John Stanford begins his third school year as Seattle schools superintendent this fall. Here are seven key things to watch in the coming year, bellwethers of his ultimate success or failure in Seattle:

-- T.T. Minor: Parents and teachers criticized the district and Stanford for not seeking their input before launching major changes that are part of businessman Stuart Sloan's plan to adopt the school. Stanford delayed the project for a year to get better community support. Can he heal wounded feelings and overcome political hurdles to get the project going again?

-- The return to neighborhood schools: A new student-assignment plan kicks in this fall. Will it resegregate schools, as some fear? Will it revitalize the district by bringing parents in closer contact with their schools?

-- New school-based budgeting: Schools now control more of their base budget than ever before, making their own decisions about staffing. In addition, new rules mean schools with more difficult-to-educate students get more money. Will more budgeting authority and flexibility mean better student achievement?

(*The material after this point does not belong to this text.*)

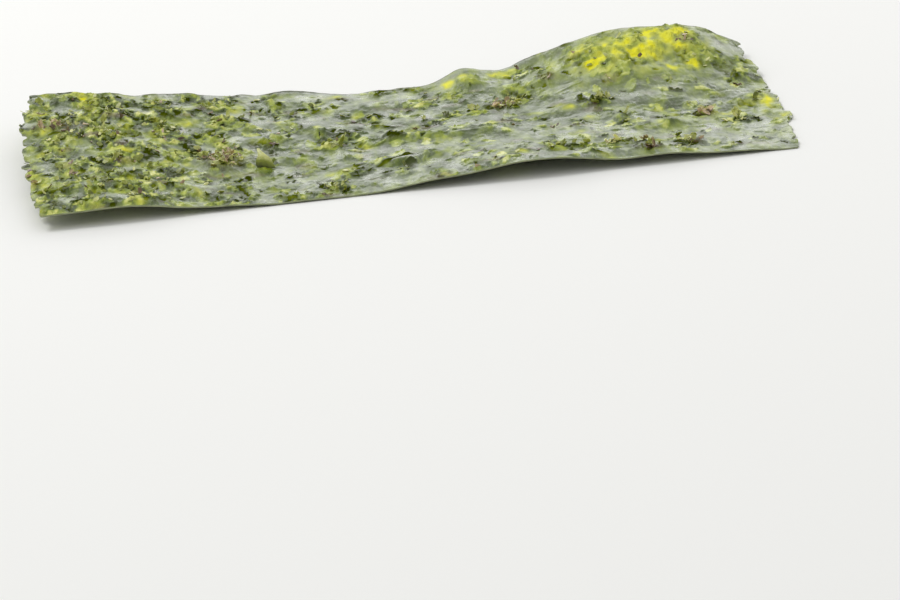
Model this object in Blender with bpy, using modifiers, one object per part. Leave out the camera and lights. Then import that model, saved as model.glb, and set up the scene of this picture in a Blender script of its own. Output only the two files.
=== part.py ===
"""One snack-cut sheet of roasted, seasoned nori, the dried laver seaweed. Metres, +Z up.

The sheet is a thin, brittle solid. Its underside is a fine grid laid over a few long humps, pressed flat where
it rests, and the top face is the same grid raised by the thickness. Curled flakes of laver stand up from the
top face and are fused to it. X runs along the long side and Y across it. The origin is on the ground, under
the middle of the sheet.
"""

import math
import random
from typing import NamedTuple

import bmesh
import bpy
from mathutils import Matrix, Vector, noise

MM = 0.001

# Cut sheet: a full 270 x 190 mm sheet of laver makes three strips of four
LENGTH = 90.0 * MM
WIDTH = 47.5 * MM
THICKNESS = 0.4 * MM
CELL = 1.8 * MM
FRONT = -WIDTH / 2
BACK = WIDTH / 2

# Edges: the short ones are torn and bulge a little, the front one is cut clean, the back one is bumpy
BULGE = 1.3 * MM
TORN_DEPTH = 0.9 * MM
BUMP_DEPTH = 0.3 * MM
CUT_DEPTH = 0.05 * MM
TEAR_STEP = 3.2 * MM

# Crinkles of the dried film, long along X, and how deep the sheet settles into its flat resting spots
CRINKLE_HEIGHT = 0.45 * MM
CRINKLE_LENGTH = 8.0 * MM
CRINKLE_BREADTH = 4.2 * MM
SETTLE = 0.15 * MM

# Curled flakes: how many, how big, how steep
FLAKE_COUNT = 84
FLAKE_THICKNESS = 0.24 * MM
FLAKE_SIZES = (1.6 * MM, 3.6 * MM)
FLAKE_SHAPE = 0.45
FLAKE_ROOT = 0.2
FLAKE_TILT = (3.0, 13.0)
FLAKE_TURN = 50.0
FLAKE_GAP = 3.4 * MM
FLAKE_MARGIN = 2.6 * MM
FLAKE_CUTS = 2
SEED = 7


class Hump(NamedTuple):
    """A rounded rise of the sheet: its height, its place, and how far it reaches along and across."""

    height: float
    x: float
    y: float
    along: float
    across: float


class Crease(NamedTuple):
    """A straight fold line from one point to another, standing a little proud."""

    height: float
    start: tuple
    end: tuple
    breadth: float


HUMPS = (
    Hump(1.8 * MM, -39 * MM, FRONT, 13 * MM, 26 * MM),
    Hump(1.9 * MM, 11 * MM, FRONT, 13 * MM, 20 * MM),
    Hump(0.9 * MM, 30 * MM, FRONT, 10 * MM, 18 * MM),
    Hump(4.2 * MM, -45 * MM, BACK, 25 * MM, 30 * MM),
    Hump(0.7 * MM, -12 * MM, BACK, 4 * MM, 9 * MM),
    Hump(1.5 * MM, 10 * MM, BACK, 3 * MM, 9 * MM),
    Hump(4.8 * MM, 30 * MM, BACK, 12.5 * MM, 19 * MM),
    Hump(1.7 * MM, 40 * MM, BACK, 5 * MM, 12 * MM),
)

CREASES = (
    Crease(0.40 * MM, (-9 * MM, 5 * MM), (-1 * MM, -1 * MM), 1.6 * MM),
    Crease(0.45 * MM, (-1 * MM, -1 * MM), (12 * MM, -4 * MM), 1.6 * MM),
    Crease(0.30 * MM, (-2 * MM, 14 * MM), (9 * MM, 13 * MM), 1.8 * MM),
    Crease(0.35 * MM, (28 * MM, -10 * MM), (36 * MM, -9.5 * MM), 1.6 * MM),
    Crease(0.30 * MM, (-8 * MM, -12 * MM), (1 * MM, -12 * MM), 1.5 * MM),
)


def clear_scene() -> None:
    """Remove whatever the file holds."""
    for item in list(bpy.data.objects):
        bpy.data.objects.remove(item, do_unlink=True)


def make_collection(name: str) -> bpy.types.Collection:
    """Make a collection in the scene, and return it."""
    collection = bpy.data.collections.new(name)
    bpy.context.scene.collection.children.link(collection)
    return collection


def make_material() -> bpy.types.Material:
    """Dark green roasted laver with a thin film of oil."""
    material = bpy.data.materials.new("roasted laver")
    material.use_nodes = True
    shader = material.node_tree.nodes["Principled BSDF"]
    shader.inputs["Base Color"].default_value = (0.035, 0.055, 0.018, 1.0)
    shader.inputs["Roughness"].default_value = 0.38
    shader.inputs["Metallic"].default_value = 0.0
    return material


def hump_height(x: float, y: float) -> float:
    """Height of the long waves at a place."""
    total = 0.0
    for hump in HUMPS:
        along = (x - hump.x) / hump.along
        across = (y - hump.y) / hump.across
        total += hump.height * math.exp(-along * along - across * across)
    return total


def crease_height(x: float, y: float) -> float:
    """Height of the fold lines at a place."""
    total = 0.0
    point = Vector((x, y))
    for crease in CREASES:
        start = Vector(crease.start)
        run = Vector(crease.end) - start
        share = min(1.0, max(0.0, (point - start).dot(run) / run.length_squared))
        away = (point - start - run * share).length / crease.breadth
        total += crease.height * math.exp(-away * away)
    return total


def crinkle_height(x: float, y: float) -> float:
    """Shallow crinkles of the film, longer along X than across it."""
    return CRINKLE_HEIGHT * noise.noise(Vector((x / CRINKLE_LENGTH, y / CRINKLE_BREADTH, 1.7)))


def underside_height(x: float, y: float) -> float:
    """Height of the underside, level with the ground where the sheet rests."""
    return max(0.0, hump_height(x, y) + crease_height(x, y) + crinkle_height(x, y) - SETTLE)


def tear(depth: float, place: float, edge: float) -> float:
    """How far a ragged edge steps in or out at a place along it; edge is a number of its own for each edge."""
    coarse = noise.noise(Vector((place / TEAR_STEP, edge, 0.3)))
    return depth * coarse


def plan_point(across_share: float, along_share: float) -> tuple:
    """Plan position for shares from -1 to 1 of the half length and half width."""
    y_middle = across_share * WIDTH / 2
    bulge = BULGE * (1.0 - across_share * across_share)
    left = -LENGTH / 2 - bulge + tear(TORN_DEPTH, y_middle, 11.5)
    right = LENGTH / 2 + bulge + tear(TORN_DEPTH, y_middle, 23.5)
    x = left + (right - left) * (along_share + 1.0) / 2
    front = FRONT + tear(CUT_DEPTH, x, 37.5)
    back = BACK + tear(BUMP_DEPTH, x, 41.5)
    y = front + (back - front) * (across_share + 1.0) / 2
    return x, y


def make_sheet(collection: bpy.types.Collection, material: bpy.types.Material) -> bpy.types.Object:
    """Lay a grid over the humps and thicken it upwards."""
    columns = round(LENGTH / CELL)
    rows = round(WIDTH / CELL)
    bpy.ops.mesh.primitive_grid_add(x_subdivisions=columns, y_subdivisions=rows, size=2.0)
    sheet = bpy.context.object
    sheet.name = "nori_sheet"
    sheet.data.name = "nori_sheet"
    for vertex in sheet.data.vertices:
        x, y = plan_point(vertex.co.y, vertex.co.x)
        vertex.co = (x, y, underside_height(x, y))
    triangles = sheet.modifiers.new("triangles", 'TRIANGULATE')
    triangles.quad_method = 'BEAUTY'
    thickness = sheet.modifiers.new("thickness", 'SOLIDIFY')
    thickness.thickness = THICKNESS
    thickness.offset = 1.0
    bpy.ops.object.convert(target='MESH')
    sheet.data.materials.append(material)
    move_to(sheet, collection)
    return sheet


def move_to(item: bpy.types.Object, collection: bpy.types.Collection) -> None:
    """Take an object out of the collections that it is in, and put it in this one."""
    for old in list(item.users_collection):
        old.objects.unlink(item)
    collection.objects.link(item)


def flake_mesh(length: float) -> bpy.types.Mesh:
    """A leaf-shaped flake along +X, rooted behind its origin, tapering and curling up towards its tip."""
    width = length * FLAKE_SHAPE
    root = length * FLAKE_ROOT
    shape = bmesh.new()
    bmesh.ops.create_cube(shape, size=1.0)
    lengthwise = [edge for edge in shape.edges
                  if abs(edge.verts[0].co.x - edge.verts[1].co.x) > 0.5]
    bmesh.ops.subdivide_edges(shape, edges=lengthwise, cuts=FLAKE_CUTS, use_grid_fill=True)
    for vertex in shape.verts:
        share = vertex.co.x + 0.5
        swell = 0.35 + 0.65 * math.sin(math.pi * min(1.0, share * 0.85 + 0.1))
        thinning = 1.0 - 0.45 * share
        x = share * length - root
        y = vertex.co.y * width * swell
        z = vertex.co.z * FLAKE_THICKNESS * thinning + 0.9 * max(0.0, x) ** 2 / (4 * length)
        vertex.co = (x, y, z)
    bmesh.ops.triangulate(shape, faces=shape.faces)
    mesh = bpy.data.meshes.new("flake")
    shape.to_mesh(mesh)
    shape.free()
    return mesh


def flake_places(draw: random.Random) -> list:
    """Seeded places over the sheet, each clear of the edges and of the others."""
    places = []
    while len(places) < FLAKE_COUNT:
        x = draw.uniform(-LENGTH / 2 + FLAKE_MARGIN, LENGTH / 2 - FLAKE_MARGIN)
        y = draw.uniform(FRONT + FLAKE_MARGIN, BACK - FLAKE_MARGIN)
        if all(math.hypot(x - other[0], y - other[1]) > FLAKE_GAP for other in places):
            places.append((x, y))
    return places


def scatter_flakes(sheet: bpy.types.Object, collection: bpy.types.Collection) -> None:
    """Root flakes in the top face, most of them lying along X, each lifted at its free end."""
    draw = random.Random(SEED)
    bpy.context.view_layer.update()
    for x, y in flake_places(draw):
        _, spot, normal, _ = sheet.ray_cast(Vector((x, y, LENGTH)), Vector((0.0, 0.0, -1.0)))
        turn = math.radians(draw.uniform(-FLAKE_TURN, FLAKE_TURN) + draw.choice((0.0, 180.0)))
        tilt = math.radians(draw.uniform(*FLAKE_TILT))
        flake = bpy.data.objects.new("flake", flake_mesh(draw.uniform(*FLAKE_SIZES)))
        collection.objects.link(flake)
        lean = Vector((0.0, 0.0, 1.0)).rotation_difference(normal).to_matrix().to_4x4()
        flake.matrix_world = (Matrix.Translation(spot) @ lean @ Matrix.Rotation(turn, 4, 'Z')
                              @ Matrix.Rotation(-tilt, 4, 'Y'))


def fuse(sheet: bpy.types.Object, flakes: bpy.types.Collection) -> None:
    """Join the flakes to the sheet as one solid, and remove the loose ones."""
    union = sheet.modifiers.new("flakes", 'BOOLEAN')
    union.operation = 'UNION'
    union.operand_type = 'COLLECTION'
    union.collection = flakes
    union.solver = 'EXACT'
    bpy.context.view_layer.objects.active = sheet
    bpy.ops.object.modifier_apply(modifier=union.name)
    for flake in list(flakes.objects):
        bpy.data.objects.remove(flake, do_unlink=True)
    bpy.data.collections.remove(flakes)


def centre(sheet: bpy.types.Object) -> None:
    """Move the sheet in plan so that the origin is under the middle of its box."""
    xs = [vertex.co.x for vertex in sheet.data.vertices]
    ys = [vertex.co.y for vertex in sheet.data.vertices]
    middle = Vector(((min(xs) + max(xs)) / 2, (min(ys) + max(ys)) / 2, 0.0))
    sheet.data.transform(Matrix.Translation(-middle))


def main() -> None:
    """Build the sheet."""
    clear_scene()
    parts = make_collection("nori sheet")
    flakes = make_collection("loose flakes")
    sheet = make_sheet(parts, make_material())
    scatter_flakes(sheet, flakes)
    fuse(sheet, flakes)
    centre(sheet)


main()
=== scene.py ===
"""Looks of one snack-cut sheet of roasted, seasoned nori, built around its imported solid.

The film is a fine closed mesh over the same humps as the solid, with wrinkles, overlapping scraps of laver
blade and crumbly patches as relief. Torn flakes curl up from those patches as real geometry. Lengths are in
metres.
"""

import logging
import math
from dataclasses import dataclass, field
from enum import Enum
from functools import partial
from typing import Callable

import bpy
import numpy as np
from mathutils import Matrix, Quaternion, Vector, noise


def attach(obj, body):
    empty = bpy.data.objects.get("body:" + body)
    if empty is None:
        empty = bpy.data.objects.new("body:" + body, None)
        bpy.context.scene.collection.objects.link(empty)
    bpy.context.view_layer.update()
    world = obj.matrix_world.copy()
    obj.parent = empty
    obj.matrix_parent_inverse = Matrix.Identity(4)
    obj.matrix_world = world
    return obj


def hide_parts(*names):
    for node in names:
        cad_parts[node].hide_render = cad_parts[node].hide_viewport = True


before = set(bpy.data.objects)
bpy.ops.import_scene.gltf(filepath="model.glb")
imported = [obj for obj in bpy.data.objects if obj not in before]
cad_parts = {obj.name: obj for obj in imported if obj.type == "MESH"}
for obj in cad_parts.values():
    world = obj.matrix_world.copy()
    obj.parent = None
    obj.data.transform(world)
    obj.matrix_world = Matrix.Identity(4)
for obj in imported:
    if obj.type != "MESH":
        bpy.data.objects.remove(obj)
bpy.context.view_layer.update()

LOG = logging.getLogger("nori")
MM = 0.001
NODE = "nori_sheet"
BODY = "root"

Span = tuple[float, float]
Stops = tuple[tuple[float, str], ...]
Node = bpy.types.Node
Socket = bpy.types.NodeSocket
Material = bpy.types.Material
Piece = bpy.types.Object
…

-- Meany Middle School: This was Stanford's first major initiative to remake a school with his own vision as a guide. But the experiment stalled this year because of concerns about the principal he chose, academic achievement and discipline. Can he resurrect his flagship?

-- Support from teachers: Teachers rejected the proposed contract with the Seattle Education Association, in part because of concerns about doing away with seniority-based job guarantees. That's an indicator Stanford has more work to do in building trust among his teaching corps.

-- Accountability: Stanford has said he will hold students, teachers and principals accountable for academic achievement. Exit exams for students will measure whether all have passed muster. What will he do about poor teachers and principals protected by tough tenure laws?

-- Public relations: Stanford said he will work to rebuild confidence in the schools, encouraging parents who opted out to take another look. Does this mean replicating the successes of the most popular alternative programs, many of which have waiting lists? Even if they cost more?